Tea lights are great, lamps work, anything to highlight the best parts of your space and get your guests comfortable. Also don’t forget to turn off the overheads in the darker “no-fly” zones and turn on your front porch and outside lights so your company knows where you live. Show off a little. You AND your guests will be amazed at the results.
Tip #5: Theme Your Spaces and Relax
One last walk through and you are done. Put some finishing touches on things. Set your table with some place mats. Put on some music. Take in how inviting everything feels. If you are throwing a themed party get some of the actual decorations out on those empty and clean surfaces. If you don’t have any, highlight what the gathering is really all about.
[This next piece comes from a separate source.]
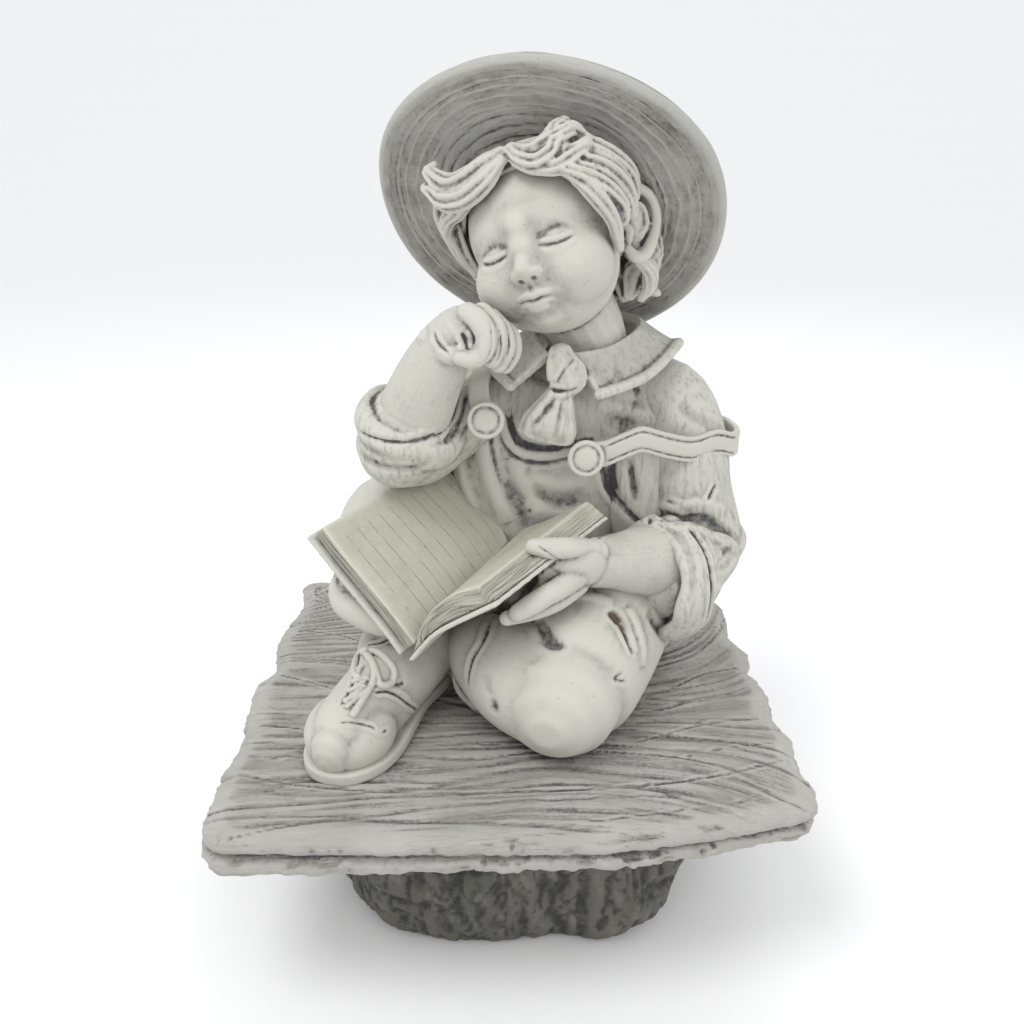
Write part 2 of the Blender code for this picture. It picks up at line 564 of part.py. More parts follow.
# Cracks between the plank's grain bands: start, bend and end, in shares of the half width and half depth
plank_cracks = [
    [(-0.96, -0.62), (-0.40, -0.72), (0.10, -0.70), (0.94, -0.56)],
    [(-0.97, -0.30), (-0.78, -0.32), (-0.60, -0.42)],
    [(-0.96, 0.12), (-0.80, 0.05), (-0.62, -0.06)],
    [(-0.93, 0.52), (-0.74, 0.44), (-0.56, 0.34)],
    [(0.42, -0.42), (0.70, -0.30), (0.97, -0.26)],
    [(0.56, -0.10), (0.76, 0.06), (0.96, 0.12)],
    [(0.66, 0.34), (0.82, 0.46), (0.94, 0.48)],
    [(-0.52, 0.92), (-0.10, 0.82), (0.60, 0.80)],
]
crack_width = 0.0034
crack_depth = 0.0022


def build_cracks():
    """Wedges that cut the plank's grain into its top face."""
    bm = bmesh.new()
    for crack in plank_cracks:
        line = [Vector((x * plank_width / 2, y * plank_depth / 2, plank_top)) for x, y in crack]
        loops = []
        for i, p in enumerate(line):
            run = (line[min(i + 1, len(line) - 1)] - line[max(i - 1, 0)]).normalized()
            aside = Vector((-run.y, run.x, 0))
            wide = crack_width * (0.45 if i in (0, len(line) - 1) else 1.0)
            deep = crack_depth * (0.45 if i in (0, len(line) - 1) else 1.0)
            loops.append([bm.verts.new(p + aside * wide + Vector((0, 0, 0.002))),
                          bm.verts.new(p - Vector((0, 0, deep))),
                          bm.verts.new(p - aside * wide + Vector((0, 0, 0.002)))])
        for near, far in zip(loops, loops[1:]):
            for k in range(3):
                n = (k + 1) % 3
                bm.faces.new((near[k], near[n], far[n], far[k]))
        bm.faces.new(loops[0][::-1])
        bm.faces.new(loops[-1])
    cutter = new_object("plank_crack_cutter", bm)
    cutter.hide_render = True
    cutter.display_type = "WIRE"
    return cutter


# Stump profile: share of the height, share of the top radius
stump_profile = [(0.0, 0.88), (0.03, 0.93), (0.12, 0.965), (0.26, 0.98), (0.42, 0.985), (0.58, 0.99), (0.74, 0.995),
                 (0.90, 1.0), (1.0, 1.0)]
# Knots, roots and grooves: angle in degrees, height share, spread in degrees and in height share, depth in metres
stump_marks = [
    (-62, 0.14, 11, 0.16, 0.012), (-50, 0.20, 8, 0.14, 0.009), (-38, 0.42, 9, 0.16, 0.008), (-28, 0.66, 10, 0.18, 0.009),
    (-79, 0.55, 5, 0.60, -0.007), (-54, 0.75, 4, 0.30, -0.006), (-128, 0.40, 9, 0.40, 0.005), (-108, 0.60, 5, 0.50, -0.004),
    (-150, 0.50, 6, 0.50, -0.005), (178, 0.40, 12, 0.50, 0.008), (140, 0.50, 6, 0.60, -0.006), (112, 0.30, 14, 0.35, 0.009),
    (80, 0.60, 6, 0.60, -0.006), (48, 0.30, 13, 0.30, 0.010), (20, 0.50, 6, 0.60, -0.006), (0, 0.35, 10, 0.40, 0.006),
]


def build_stump():
    bm = bmesh.new()
    count = 64
    loops = []
    for level, share in stump_profile:
        loop = []
        for k in range(count):
            angle = 360 * k / count
            turn = math.radians(angle)
            swell = 1 + 0.018 * math.sin(3 * turn + 0.6) + 0.012 * math.sin(7 * turn + 2.0 + level)
            push = 0.0
            for mark, height, wide, tall, deep in stump_marks:
                gap = (angle - mark + 180) % 360 - 180
                push += deep * math.exp(-(gap / wide) ** 2 - ((level - height) / tall) ** 2)
            bark = 0.0012 * math.sin(17 * turn + 5 * level)
            square = (abs(math.cos(turn)) ** 2.8 + abs(math.sin(turn)) ** 2.8) ** (-1 / 2.8)
            x = (stump_width / 2 * share * swell * square + push + bark) * math.cos(turn)
            y = (stump_depth / 2 * share * swell * square + push + bark) * math.sin(turn)
            loop.append(bm.verts.new((x, y, level * stump_height)))
        loops.append(loop)
    for low, high in zip(loops, loops[1:]):
        for k in range(count):
            n = (k + 1) % count
            bm.faces.new((low[k], low[n], high[n], high[k]))
    bm.faces.new(loops[0][::-1])
    bm.faces.new(loops[-1])
    bark = material("stump_stone", (0.13, 0.13, 0.11), 0.92)
    return new_object("stump_base", bm, bark)


clear_scene()
figure = build_figure()
plank = build_plank()
cutter = build_cracks()
cut = plank.modifiers.new("Cracks", "BOOLEAN")
cut.operation = "DIFFERENCE"
cut.solver = "EXACT"
cut.object = cutter
stump = build_stump()

root = bpy.data.objects.new("statue", None)
bpy.context.scene.collection.objects.link(root)
for node in (figure, plank, stump):
    node.parent = root
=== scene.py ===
import math

import bmesh
import bpy
import numpy as np
from mathutils import Matrix, Vector, noise
from mathutils.bvhtree import BVHTree
from mathutils.kdtree import KDTree


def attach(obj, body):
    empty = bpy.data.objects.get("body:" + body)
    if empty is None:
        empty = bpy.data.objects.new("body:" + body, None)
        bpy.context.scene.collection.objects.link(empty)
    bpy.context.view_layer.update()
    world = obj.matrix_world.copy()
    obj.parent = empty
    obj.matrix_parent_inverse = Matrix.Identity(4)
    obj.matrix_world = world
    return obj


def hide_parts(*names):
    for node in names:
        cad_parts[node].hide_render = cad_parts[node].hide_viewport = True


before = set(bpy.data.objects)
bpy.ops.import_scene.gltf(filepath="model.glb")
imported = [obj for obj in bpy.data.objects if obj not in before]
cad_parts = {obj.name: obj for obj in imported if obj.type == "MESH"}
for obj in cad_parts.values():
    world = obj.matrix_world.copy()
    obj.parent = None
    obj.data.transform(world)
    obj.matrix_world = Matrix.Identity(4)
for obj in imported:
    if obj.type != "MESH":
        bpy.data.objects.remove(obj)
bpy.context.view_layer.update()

coarser = 1.0

# Everything on the plank is laid out in millimetres above the plank's top face
floorHeight = 0.1616
eyePlace = Vector((-18, -685, 450.4))   # where the statue is looked at from, in the same millimetres


def metres(x, y, z):
    return Vector((x * 0.001, y * 0.001, floorHeight + z * 0.001))


def millimetres(spot):
    return (spot[0] * 1000, spot[1] * 1000, (spot[2] - floorHeight) * 1000)


def treeOf(piece):
    bm = bmesh.new()
    bm.from_mesh(piece.data)
    tree = BVHTree.FromBMesh(bm)
    bm.free()
    return tree


def smoothPath(points, steps):
    # stations along a smooth curve through the given ones
    rows = [np.array(p, float) for p in points]
    rows = [2 * rows[0] - rows[1]] + rows + [2 * rows[-1] - rows[-2]]
    made = []
    for a, b, c, d in zip(rows, rows[1:], rows[2:], rows[3:]):
        for k in range(steps):
            t = k / steps
            made.append(0.5 * (2 * b + (c - a) * t + (2 * a - 5 * b + 4 * c - d) * t ** 2
                               + (3 * b - a - 3 * c + d) * t ** 3))
    return made + [rows[-2]]


def closedPath(outline, steps):
    # a smooth loop through an outline
    ring = outline[-1:] + outline + outline[:2]
    made = []
    for four in zip(ring, ring[1:], ring[2:], ring[3:]):
        made += smoothPath(four, steps)[steps:2 * steps]
    return made


def turned(origin, yaw, roll, pitch):
    # a local grid: yaw about Z, then roll about Y, then pitch about X, in degrees
    turn = Matrix.Rotation(math.radians(yaw), 4, "Z") @ Matrix.Rotation(math.radians(roll), 4, "Y")
    return Matrix.Translation(origin) @ turn @ Matrix.Rotation(math.radians(pitch), 4, "X")


def placed(base, points):
    return [(*(base @ Vector(p[:3])), *p[3:]) for p in points]


def sighted(marks):
    # moves (x, z) marks on the front plane along the line of sight to their depth y
    made = []
    for x, z, y, *rest in marks:
        share = 1 - y / eyePlace.y
        made.append((eyePlace.x + (x - eyePlace.x) * share, y, eyePlace.z + (z - eyePlace.z) * share, *rest))
    return made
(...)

Always Be the First One to Your Own Party
Before guests arrive, you should stop, wash your hands, put down the oven mitt, and catch a breath. Goodness knows you have been running around for the last hour. Get yourself a glass of wine and take a slow sip. Look around! Your house looks stunning! Tip 5 is the most important because it teaches you to appreciate your hard efforts and making the whole process more enjoyable and even more quick the next time. You will also now have time to greet your guests, and play host, the best part of having company in the first place. (Invited or not) You will be more proud than ever before, because the effects of some of these tips probably surprised you or made you think about your home differently. (Mine was and is always the lighting) So sit back and enjoy a job well done and share these tips with your friends so everyone can enjoy having a stress free house full of those people most important in our lives.